FIEC called for flexible governance of sectoral or national and regional investment platforms saying it was crucial to avoid an over-centralised approach from the investment plan.
It said the relevant policy and legal environment should be improved, simplified, and above all, stabilised. It also said that all reasonable alternatives to traditional bank lending should be considered, including, in particular, “user pays” and “polluter pays” schemes in favour of sustainable transport infrastructure.
As regards public-private partnerships contracts – which it said would play a crucial role for the concrete implementation of the investment plan – those Member States which did not have a long tradition of using this type of contract would need to receive special support from the EIAH, said FIEC.
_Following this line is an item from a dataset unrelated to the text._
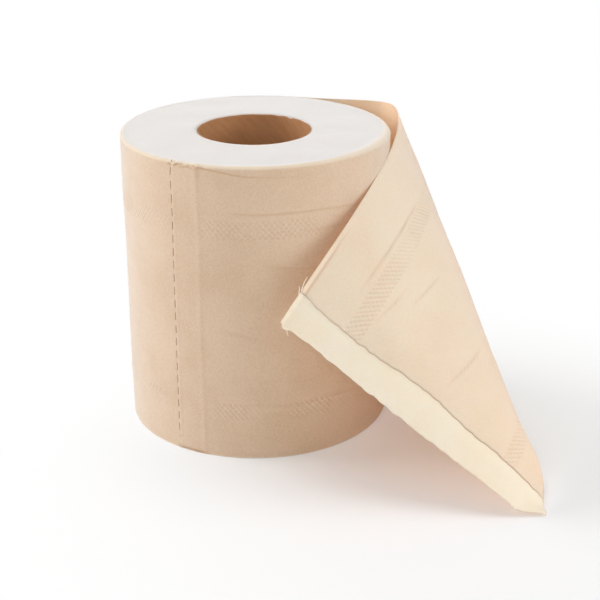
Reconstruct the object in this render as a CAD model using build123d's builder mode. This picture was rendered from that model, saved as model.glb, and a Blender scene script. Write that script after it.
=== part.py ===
"""Toilet paper roll: a cardboard core with one long strip of tissue wound on it, its loose end hanging off.

The origin is on the roll's axis at the base it stands on, +Z up the axis, +X towards the loose tail.
"""
import os
from collections import namedtuple
from math import cos, degrees, hypot, pi, radians, sin, tan

from build123d import *

# Wound roll, millimetres
roll_height = 105.0
roll_radius = 46.5
rim_bevel = 0.6

# Cardboard core
core_bore_radius = 19.25
core_wall = 0.6
core_glue_gap = 0.05

# Turns of the winding, as one spiral groove on each end face
turn_spacing = 3.6
turn_groove_width = 0.5
turn_groove_depth = 0.3
turn_land = 1.0

# Perforation down the outer turn, a row of short slits
slit_angle = 236.5
slit_spacing = 4.65
slit_length = 2.8
slit_width = 0.3
slit_depth = 0.3

# Loose tail: where it leaves the roll, how far its start lifts off, and its length along the top edge
tail_thickness = 0.4
tail_angle = 99.0
tail_lift = 4.0
tail_length = 181.3
tail_skew = 8.5
tail_inset = 0.3

# Bends of the tail in order from the roll: run of the top edge, radius, tilt of the bend lines at the far end.
# The last one, the free panel, bends as far as leaves its upper corner the gap from the roll's side.
back_run, back_radius, back_tilt = 55.0, 70.0, 97.5
corner_run, corner_radius, corner_tilt = 9.5, 10.35, 44.3
cone_run, cone_radius, cone_tilt = 8.6, 28.1, 45.9
corner_gap, panel_tilt = 12.3, 75.2
turn_a_line = 5.0
radius_step = 0.01

# Torn end: the outer ply stops short of the others, and both tears wander
ply_thickness = 0.15
ply_short = 11.5
ply_wander, ply_phase = 0.7, 1.3
end_wander, end_phase = 0.5, 0.4
slow_wave, fast_wave = 33.0, 7.6
slow_share, fast_share = 0.6, 0.4
tear_spacing = 4.0

# Helpers' reach past the sheet's end, and back along the bottom edge from its lower corner
spare = 6.0
corner_lead = 12.0

core_outer_radius = core_bore_radius + core_wall
web_inner_radius = core_outer_radius + core_glue_gap
strip_width = roll_height - 2 * tail_inset

BendLine = namedtuple("BendLine", "run top down normal tilt")


def tail_lines(panel_radius):
    """The straight lines that the tail bends about, from the roll outwards, down from its top edge."""
    bends = [
        (back_run, back_radius, back_tilt),
        (corner_run, corner_radius, corner_tilt),
        (cone_run, cone_radius, cone_tilt),
        (tail_length - back_run - corner_run - cone_run, panel_radius, panel_tilt),
        (spare, panel_radius, panel_tilt),
    ]
    outward = Vector(1, 0, 0).rotate(Axis.Z, tail_angle)
    top = outward * (roll_radius - tail_thickness) + Vector(0, 0, roll_height - tail_inset)
    along = outward.rotate(Axis.Z, tail_lift - 90)
    down = Vector(0, 0, -1)
    run, tilt = 0.0, 90.0
    lines = [BendLine(run, top, down, along.cross(down), tilt)]
    for length, radius, far_tilt in bends:
        steps = max(2, round(degrees(length / radius) / turn_a_line))
        step, near_tilt = length / steps, tilt
        for index in range(steps):
            middle_tilt = near_tilt + (far_tilt - near_tilt) * (index + 0.5) / steps
            bend = Axis((0, 0, 0), along * cos(radians(middle_tilt)) + down * sin(radians(middle_tilt)))
            turn = step / radius
            top += along.rotate(bend, degrees(turn / 2)) * (2 * radius * sin(turn / 2))
            along, down = along.rotate(bend, degrees(turn)), down.rotate(bend, degrees(turn))
            run += step
            tilt = near_tilt + (far_tilt - near_tilt) * (index + 1) / steps
            line = along * cos(radians(tilt)) + down * sin(radians(tilt))
            lines.append(BendLine(run, top, line, along.cross(down), tilt))
    return lines


def end_line(lines):
    """The bend line that starts at the torn end's upper corner."""
    return min(lines, key=lambda line: abs(line.run - tail_length))


def clear_panel_radius():
    """Radius of the free panel's bend, found by halving, at which its upper corner has its gap."""
    tight, slack = tail_length / pi, tail_length * pi
    while slack - tight > radius_step:
        middle = (tight + slack) / 2
        corner = end_line(tail_lines(middle)).top
        if hypot(corner.X, corner.Y) < roll_radius + corner_gap:
            tight = middle
        else:
            slack = middle
    return slack


def bottom_point(run):
    """Point on the strip's bottom edge, a given run from the roll, and the outward normal there."""
    reach = [line.run + strip_width / tan(radians(line.tilt)) for line in tail]
    past = next(i for i in range(1, len(tail)) if reach[i] > run)
    share = (run - reach[past - 1]) / (reach[past] - reach[past - 1])
    pair = tail[past - 1], tail[past]
    near, far = (line.top + line.down * (strip_width / sin(radians(line.tilt))) for line in pair)
    return near * (1 - share) + far * share, tail[past].normal


def torn_end():
    """Plane of the torn end: its origin is the upper corner, X points past the end and Y up the tear."""
    upper = end_line(tail)
    lower, lower_normal = bottom_point(tail_length + tail_skew)
    tear = (upper.top - lower).normalized()
    past_end = (lower_normal + upper.normal).cross(tear).normalized()
    return Plane(origin=upper.top, x_dir=past_end, z_dir=past_end.cross(tear))


def pressed_corner():
    """Outline of the lower corner, which would reach below the base and so lies folded out flat on it."""
    level = tail_thickness / 2
    starts = [end_plane.origin, bottom_point(tail_length + tail_skew - corner_lead)[0]]
    on_tear, on_edge = (
        start + (lower_corner - start) * ((start.Z - level) / (start.Z - lower_corner.Z)) for start in starts
    )
    upright = Vector(0, 0, 1)
    normal = (lower_corner - on_edge).cross(lower_corner - on_tear)
    fold = Axis((0, 0, 0), normal.cross(upright))
    tip = on_tear + (lower_corner - on_tear).rotate(fold, normal.get_angle(upright))
    return [(point.X, point.Y) for point in (on_tear, tip, on_edge)]


def sheet(outer):
    """The strip as a sheet lofted through its bend lines, from its inner side out to the given height."""
    inner = -tail_thickness / 2
    with BuildPart() as strip:
        for line in tail:
            length = strip_width / sin(radians(line.tilt))
            middle = line.top + line.down * (length / 2) + line.normal * ((inner + outer) / 2)
            with BuildSketch(Plane(origin=middle, x_dir=line.down, z_dir=line.down.cross(line.normal))):
                Rectangle(length, outer - inner)
        loft(ruled=True)
    return strip.part


def past_tear(short, wander, phase):
    """Block over all that lies past a tear, which runs short of the end line and wanders a little."""
    count = round((strip_width + 2 * spare) / tear_spacing)
    edge = []
    for index in range(count + 1):
        up = spare - (strip_width + 2 * spare) * index / count
        slow, fast = sin(2 * pi * up / slow_wave + phase), sin(2 * pi * up / fast_wave + 2 * phase)
        edge.append((wander * (slow_share * slow + fast_share * fast) - short, up))
    with BuildPart() as block:
        with BuildSketch(end_plane):
            with BuildLine():
                Polyline(*edge, (strip_width / 2, edge[-1][1]), (strip_width / 2, edge[0][1]), close=True)
            make_face()
        extrude(amount=strip_width / 4, both=True)
    return block.part


def turn_line(inward):
    """Draws one edge of the turns out to where the tail leaves, as quarter arcs that widen one by one."""
    widest = roll_radius - rim_bevel - turn_land
    growth = turn_spacing / 4
    quarters = int((widest - web_inner_radius - turn_land) / growth)
    narrowest = widest - growth * (quarters - 1)
    spoke = Vector(1, 0).rotate(Axis.Z, tail_angle + 90 * quarters)
    first = spoke * (narrowest - inward)
    start, heading = first, spoke.rotate(Axis.Z, -90)
    for quarter in range(quarters):
        arc = JernArc(start, heading, narrowest + growth * quarter - inward, -90)
        start, heading = arc @ 1, arc % 1
    return first, start


tail = tail_lines(clear_panel_radius())
end_plane = torn_end()
lower_corner = bottom_point(tail_length + tail_skew)[0]
slit_spoke = Vector(1, 0, 0).rotate(Axis.Z, slit_angle)
slit_count = int((roll_height - 2 * rim_bevel) / slit_spacing)
slit_middle = slit_spoke * roll_radius + Vector(0, 0, roll_height / 2)

with BuildPart() as core_tube:
    with BuildSketch():
        Circle(core_outer_radius)
        Circle(core_bore_radius, mode=Mode.SUBTRACT)
    extrude(amount=roll_height)
core_tube.part.label = "core_tube"

with BuildPart() as inner_plies_past_the_outer:
    add(sheet(tail_thickness / 2 - ply_thickness))
    add(past_tear(ply_short, ply_wander, ply_phase), mode=Mode.INTERSECT)
    add(past_tear(0, end_wander, end_phase), mode=Mode.SUBTRACT)

with BuildPart() as loose_tail:
    add(sheet(tail_thickness / 2))
    add(past_tear(ply_short, ply_wander, ply_phase), mode=Mode.SUBTRACT)
    add(inner_plies_past_the_outer)
    split(bisect_by=Plane.XY, keep=Keep.TOP)
    if lower_corner.Z < 0:
        with BuildSketch():
            with BuildLine():
                Polyline(*pressed_corner(), close=True)
            make_face()
        extrude(amount=tail_thickness)

with BuildPart() as tissue_web:
    with BuildSketch():
        Circle(roll_radius)
        Circle(web_inner_radius, mode=Mode.SUBTRACT)
    extrude(amount=roll_height)
    outer_rims = tissue_web.edges().filter_by(GeomType.CIRCLE).group_by(SortBy.RADIUS)[-1]
    chamfer(outer_rims, rim_bevel)
    for groove_top in (roll_height, turn_groove_depth):
        with BuildSketch(Plane.XY.offset(groove_top)):
            with BuildLine():
                outer_start, outer_end = turn_line(0)
                inner_start, inner_end = turn_line(turn_groove_width)
                Line(outer_start, inner_start)
                Line(outer_end, inner_end)
            make_face()
        extrude(amount=-turn_groove_depth, mode=Mode.SUBTRACT)
    with BuildSketch(Plane(origin=slit_middle, x_dir=(0, 0, 1), z_dir=slit_spoke)):
        with GridLocations(slit_spacing, slit_spacing, slit_count, 1):
            Rectangle(slit_length, slit_width)
    extrude(amount=-slit_depth, mode=Mode.SUBTRACT)
    add(loose_tail)
tissue_web.part.label = "tissue_web"

os.makedirs("parts", exist_ok=True)
export_step(core_tube.part, "parts/core_tube.step")
export_step(tissue_web.part, "parts/tissue_web.step")
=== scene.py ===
"""Dresses the toilet paper roll: its wound strip, loose torn tail and cardboard core, on a pale floor."""
from math import cos, degrees, pi, radians, sin

import bpy
import numpy as np
from mathutils import Matrix, Vector


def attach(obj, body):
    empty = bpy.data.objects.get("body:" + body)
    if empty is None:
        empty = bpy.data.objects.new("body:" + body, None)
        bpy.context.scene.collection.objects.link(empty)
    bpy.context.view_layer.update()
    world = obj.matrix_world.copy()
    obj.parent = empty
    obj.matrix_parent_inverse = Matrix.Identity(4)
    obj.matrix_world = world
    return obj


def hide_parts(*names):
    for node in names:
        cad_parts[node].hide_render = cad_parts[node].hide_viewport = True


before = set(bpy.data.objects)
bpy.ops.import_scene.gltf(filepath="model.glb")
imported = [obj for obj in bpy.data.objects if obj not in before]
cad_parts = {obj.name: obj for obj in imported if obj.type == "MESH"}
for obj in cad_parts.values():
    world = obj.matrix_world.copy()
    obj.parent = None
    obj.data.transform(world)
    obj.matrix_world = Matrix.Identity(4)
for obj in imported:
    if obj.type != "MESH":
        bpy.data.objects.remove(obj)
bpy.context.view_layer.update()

# Sizes in millimetres, the same as the part's source has
MM = 0.001
ROLL_HEIGHT, ROLL_RADIUS = 105.0, 46.5
BORE_RADIUS, CORE_WALL, GLUE_GAP = 19.25, 0.6, 0.05
WEB_INNER_RADIUS = BORE_RADIUS + CORE_WALL + GLUE_GAP
TAIL_INSET, TAIL_THICKNESS = 0.3, 0.4
STRIP_WIDTH = ROLL_HEIGHT - 2 * TAIL_INSET
TAIL_ANGLE, TAIL_LIFT = 99.0, 4.0
TAIL_LENGTH, TAIL_SKEW = 181.3, 8.5

# Bends of the tail, as in the source: run of the top edge, radius, and tilt of the bend lines at the far end
BACK_BEND, CORNER_BEND, CONE_BEND = (55.0, 70.0, 97.5), (9.5, 10.35, 44.3), (8.6, 28.1, 45.9)
PANEL_RADIUS, PANEL_TILT, SPARE = 72.35, 75.2, 6.0
PANEL_RUN = TAIL_LENGTH - BACK_BEND[0] - CORNER_BEND[0] - CONE_BEND[0]
PANEL_BENDS = [(PANEL_RUN, PANEL_RADIUS, PANEL_TILT), (SPARE, PANEL_RADIUS, PANEL_TILT)]

# The paper: half its thickness, the skin's inset in the roll's cylinder, and the drop of one turn to the next
PAPER_HALF, SKIN_INSET, WIND_DROP = 0.1, 0.08, 0.3

# The strip's two embossed bands, down from its top edge: their pattern's size, and its lean on roll and tail
BAND_MIDDLES, BAND_HALF, BAND_FADE = (21.5, 87.0), 3.6, 1.0
KNURL_ALONG, KNURL_ACROSS, KNURL_HEIGHT = 1.9, 2.2, 0.09
SIDE_LEAN, TAIL_LEAN = 0.15, 0.6

# Wear of the bands: nearly gone round one angle, patchy on the roll, and less so on the tail
WORN_ANGLE, WORN_REACH, WORN_SHARE = 240.0, 12.0, 0.85
PATCH_LENGTH, LEFT_ON_ROLL, LEFT_ON_TAIL, LEFT_RISE = 30.0, 0.25, 0.7, 40.0

# Rows of the meshes down the strip, as zones: their end, their step, and whether they have twice the points
RIM_ZONE = 2.6
TAIL_ROWS = [
    (3.0, 0.4, False), (14.0, 1.3, False), (17.6, 0.5, False), (25.4, 0.42, True), (29.5, 0.5, False),
    (32.5, 1.3, False), (38.0, 0.48, False), (55.5, 1.3, False), (63.0, 0.52, False), (83.1, 1.3, False),
    (90.9, 0.42, True), (100.0, 1.2, False), (STRIP_WIDTH, 0.7, False),
]
SIDE_ROWS = [
    (6.0, 0.3, False), (14.5, 1.0, False), (17.6, 0.35, False), (25.4, 0.42, True), (32.5, 1.0, False),
    (38.0, 0.4, False), (55.5, 1.0, False), (61.0, 0.5, False), (83.1, 1.0, False), (90.9, 0.42, True),
    (ROLL_HEIGHT - RIM_ZONE, 0.9, False),
]

# Millimetres on the strip to one unit of its map
MAP_UNIT = 100.0


# Smooth random fields and profiles

# A crease is this much narrower on its steep side, and this power shapes how it fades out at its ends
STEEP_SHARE, CREASE_FADE = 0.35, 0.6

# Darkness and half width of the shade painted in a groove, and how far up it lies on the roll's upright side
GROOVE_SHADE_SHARE, GROOVE_HALF, GROOVE_UP = 0.9, 0.5, 0.15


def ripple(x, y, seed, wavelength, across=1.0, waves=18):
    """Smooth noise of about unit size. Features are wavelength long, and across times as long along y."""
    rng = np.random.default_rng(seed)
    total = 0
    for _ in range(waves):
        way, size, phase = rng.uniform(0, 2 * pi), rng.uniform(0.6, 1.7), rng.uniform(0, 2 * pi)
        step = 2 * pi * size / wavelength
        total = total + np.cos(step * (cos(way) * x + sin(way) * y / across) + phase)
    return total / (waves / 2) ** 0.5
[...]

In light of the fact that some 90% of global growth is created outside the EU, FIEC suggested that part of the EFSI should be used to give an external dimension to the Investment Plan, if and when it could be guaranteed that such support would generate growth, innovation and employment for inside the EU.
FIEC said that without investment, there was no future. It said actions should materialise as quickly as possible to ensure the credibility and success of this ambitious plan.
“The construction sector is ready to contribute all efforts towards a renewed European economic boost through investment in the priority sectors brought forward by the European Commission and the European Investment Bank,” said FIEC.
“To this end, the implementation of the Investment Plan must secure a strong collaboration with sectoral organisations – at EU and national level.”